The Trump administration plans a temporary change to rules on H-2B guest workers to help beleaguered meatpacking plants keep those foreign employees in the United States as the companies deal with absenteeism and workers quarantined because of COVID-19 exposure.
U.S. Citizenship and Immigration Services, a part of the Homeland Security Department, is scheduled to put the temporary rule change into effect on Thursday.
The rule is set to last through May 15, 2023, to allow meat and poultry companies to rehire current H-2B employees whose work contracts or three-year visas are expiring. The companies also would be able to hire other H-2B workers with expiring visas who otherwise would have to return to their home countries. Employers and workers have until Sept. 11 this year to enter into new work contracts.
H-2B guest workers often have jobs in landscaping, forestry, hotel cleaning and amusement parks, in addition to meat and poultry plants.
USCIS offered no estimate as to how many H-2B workers would be affected by the rule change. Would-be employers must submit petitions and Labor Department temporary labor certifications to the Department of Homeland Security. The U.S. offers 66,000 H-2B visas per fiscal year, with half available Oct. 1 through March 31 and the remaining half available April 1 through Sept. 30.
Workers with expired H-2B visas are generally required to spend three consecutive months out of the U.S. before applying for a new visa.
The new rule would be the second time Homeland Security and the administration have adjusted regulations to help the food and agriculture industries retain foreign workers. In April, the department issued a temporary final rule to allow farmers facing delays in getting petitions approved for foreign agricultural labor to hire farm workers holding H-2A visas and already in the United States.
On April 28, President Donald Trump signed an executive order that invoked the Defense Production Act, declared the processing and packing plants part of the nation’s critical infrastructure and said the plants are to follow nonbinding guidelines to limit the spread of COVID-19 among workers. The guidelines were issued April 26 by the Centers for Disease Control and Prevention and the Occupational Safety and Health Administration.
According to the Department of Homeland Security, the final rule Thursday will say that “DHS is committed both to protecting U.S. workers and to helping U.S. businesses receive the documented and work-authorized workers to perform temporary nonagricultural services or labor that they need to mitigate the adverse impact of COVID-19 on the U.S. food supply chain.”
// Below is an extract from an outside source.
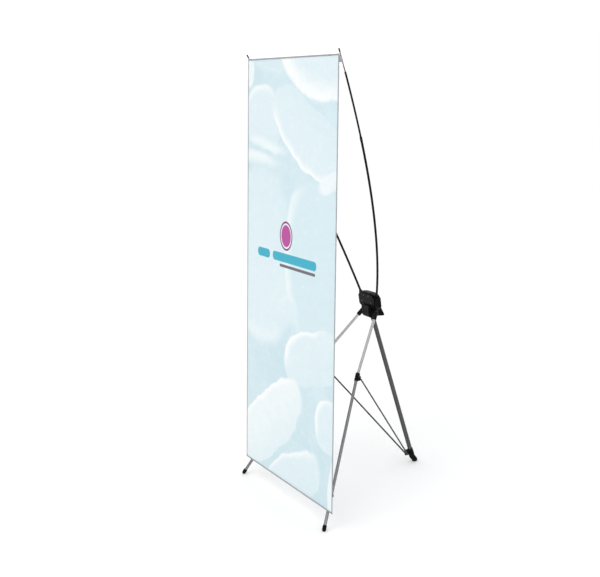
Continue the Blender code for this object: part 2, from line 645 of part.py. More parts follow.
def pocket(name, p0, p1, r_in, r_out, flip):
    """A sleeve round a rod from p0 to p1, joined to the banner's back by a flat web."""
    d = (p1 - p0).normalized()
    n = (p1 - p0).length
    sleeve = turned(name, [(r_out, n), (r_out, 0), (r_in, 0), (r_in, n)], frame(p0, d), POCKET, 20, closed=True)
    back = -ban_front
    t = (d - back * d.dot(back)).normalized()
    across = back.cross(t)
    d0 = (p0 - ban_base).dot(back)
    d1 = (p1 - ban_base).dot(back)
    length = (p1 - p0).dot(t)
    wall = (r_in + r_out) / 2 / abs(d.dot(t))
    near = HEM_T / 2 + GAP
    m = Matrix((t, back, t.cross(back))).transposed().to_4x4()
    m.translation = p0 - back * d0
    web = prism("web_" + name, [(0, near), (0, d0 - wall), (length, d1 - wall), (length, near)], m, 0.0012, POCKET, cutters)
    add(sleeve, web)
    return sleeve


loops = []
for side, tag in ((1, "right"), (-1, "left")):
    f = (lambda v: Vector(v)) if side == 1 else mirror
    dr = (pole_d + pole_end * (TIP_OVER - 0.0150) - rod_foot).normalized()
    top = pole_d + pole_end * (TIP_OVER - 0.0150)
    loops.append(pocket("top_pocket_" + tag, f(top - dr * 0.0480), f(top - dr * 0.0140), TIP_R + 0.0003, 0.0038, side))
    z0, z1 = 0.0900, 0.1040
    q0, q1 = (knee.z - z0) / -low.z, (knee.z - z1) / -low.z
    loops.append(pocket("bottom_loop_" + tag, f(knee + low * q0), f(knee + low * q1), TUBE_R + 0.0004, 0.0081, side))

banner_empty = pivot("banner_mount", ban_base)
hang(banner_empty, sheet, *hems, *loops)
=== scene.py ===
import bpy
import bmesh
import math
import random
from mathutils import Vector, Matrix, noise


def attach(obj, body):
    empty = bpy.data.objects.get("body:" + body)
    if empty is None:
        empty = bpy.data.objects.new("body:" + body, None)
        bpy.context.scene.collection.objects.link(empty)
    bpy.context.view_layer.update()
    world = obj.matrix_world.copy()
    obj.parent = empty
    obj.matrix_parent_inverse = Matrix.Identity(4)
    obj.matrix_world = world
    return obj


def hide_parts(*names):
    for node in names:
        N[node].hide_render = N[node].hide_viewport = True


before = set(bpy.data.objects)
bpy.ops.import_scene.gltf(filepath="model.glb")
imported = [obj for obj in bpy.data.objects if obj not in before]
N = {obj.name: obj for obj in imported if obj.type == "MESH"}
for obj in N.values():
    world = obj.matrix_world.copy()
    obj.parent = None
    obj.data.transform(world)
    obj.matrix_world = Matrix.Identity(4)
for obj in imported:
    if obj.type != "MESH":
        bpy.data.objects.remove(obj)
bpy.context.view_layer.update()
random.seed(11)

# ------------------------------------------------------------------ places, in the row frame
SH = 0.340877
SCENE = bpy.context.scene


def V(x, y, z):
    return Vector((x, y - SH, z))


def mirror(v):
    return Vector((-v[0], v[1], v[2]))


FP = V(0.0443, 0.5384, 0.7350)
KNEE = V(0.1728, 0.3391, 0.4986)
LOW = (V(0.3880, 0.0248, 0.0259) - KNEE).normalized()
UP = (FP - KNEE).normalized()
RP = V(0, 0.5244, 0.7350)
RDIR = Vector((0, 0.18252, -1)).normalized()
BAN_W, BAN_H = 0.838, 1.753
LEAN = math.radians(8.07)
BAN_UP = Vector((0, math.sin(LEAN), math.cos(LEAN)))
BAN_N = Vector((0, -math.cos(LEAN), math.sin(LEAN)))
BAN_O = V(0, 0.0443, 0.0689)
PA, PB, PC = V(0.066, 0.526, 0.784), V(0.219, 0.501, 1.094), V(0.333, 0.400, 1.471)
PD = BAN_O + BAN_UP * BAN_H + Vector((BAN_W / 2, 0, 0)) - BAN_N * 0.0042
P_START = (PB - PA).normalized()
P_END = (PD - PC).normalized()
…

The department said H-2B temporary nonagricultural workers are essential to the food supply chain in processing, manufacturing, packaging, transporting and selling human and animal food.
“In the wake of uncertainty inherent in confronting and responding to a public health emergency of this magnitude, DHS is taking steps to ensure that employers who have needs for temporary nonagricultural workers who provide stability to the nation’s food supply chain have greater certainty and flexibility to minimize gaps in the flow of H-2B workers,” the department wrote.
Meat and poultry plants faced challenges in keeping people on the processing lines before COVID-19, North American Meat Institute CEO Julie Anna Potts told a Bipartisan Policy Center forum on Tuesday.
“The harvesting of animals and the processing of meat is a very labor-intensive activity,” Potts said, adding that among challenges for the industry “the top one or two would be the workforce and the ability to keep people.”